Of course, this jam shouldn’t be judged by association alone, but on its own merits as well. Bright and sunny, it’s not the kind of jam you expect Fall bounty to produce. The kiwis’ tropical, almost strawberry-ish flavor is best if you can find them at peak ripeness when the skins are wrinkled and the flesh is dark emerald green, which means the fruit will be sweet and aromatic. Ripe, soft kiwis are a whole different flavor than hard, pale green ones that offer too much tang and too little flavor. The strong suggestion of lemon offers a slightly sour compliment to the beryl fruit.
Kiwi Lemon Jam
Adapted from The Art of Preserving
Makes 2 1/2 pints
1 Meyer lemon
3 cups sugar
3 lbs. ripe kiwi fruits
1. Cut off the ends of the lemon. Quarter the lemon lengthwise and remove the seeds. Place the lemon and 2 cups of the sugar in a food processor and process until well pureed Transfer to a nonreactive bowl and let stand at room temperature for four hours or overnight.

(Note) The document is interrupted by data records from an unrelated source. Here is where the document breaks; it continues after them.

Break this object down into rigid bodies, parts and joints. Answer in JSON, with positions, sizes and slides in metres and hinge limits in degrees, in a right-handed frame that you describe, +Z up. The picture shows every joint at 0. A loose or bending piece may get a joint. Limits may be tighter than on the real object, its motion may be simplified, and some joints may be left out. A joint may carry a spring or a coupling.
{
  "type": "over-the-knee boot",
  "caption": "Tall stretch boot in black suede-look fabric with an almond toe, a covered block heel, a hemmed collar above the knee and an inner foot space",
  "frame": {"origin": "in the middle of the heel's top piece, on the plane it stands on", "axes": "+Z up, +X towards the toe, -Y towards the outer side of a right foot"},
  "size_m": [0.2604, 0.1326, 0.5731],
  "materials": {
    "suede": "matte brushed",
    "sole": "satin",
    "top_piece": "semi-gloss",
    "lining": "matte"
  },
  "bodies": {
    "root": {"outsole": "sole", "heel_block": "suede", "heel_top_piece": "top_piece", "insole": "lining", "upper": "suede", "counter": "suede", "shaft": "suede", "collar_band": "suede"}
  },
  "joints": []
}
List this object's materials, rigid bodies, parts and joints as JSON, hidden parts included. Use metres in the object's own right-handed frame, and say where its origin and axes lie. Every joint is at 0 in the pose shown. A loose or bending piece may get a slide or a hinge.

2. Peel the kiwis and slice them into thick rounds, about 4-5 per kiwi. Gently toss with the remaining cup of sugar. Cover and let sit at room temperature for 3-4 hours.
3. Transfer the lemon mixture to a large nonreactive saucepan and place over medium-high heat, stirring frequently until the sugar is dissolved and the lemon is translucent. Add the kiwi fruit mixture to the pan, reduce the heat to medium, and cook uncovered, stirring frequently, until the jam is thick. About 15 minutes. (This will be a loose jam. Overcooking it until it become very thick will scorch the kiwi fruit.)
4. Ladle into sterilized jars and process. Processed and canned it will keep for a year in a dark, cool place. Otherwise, place in the fridge and use within two months.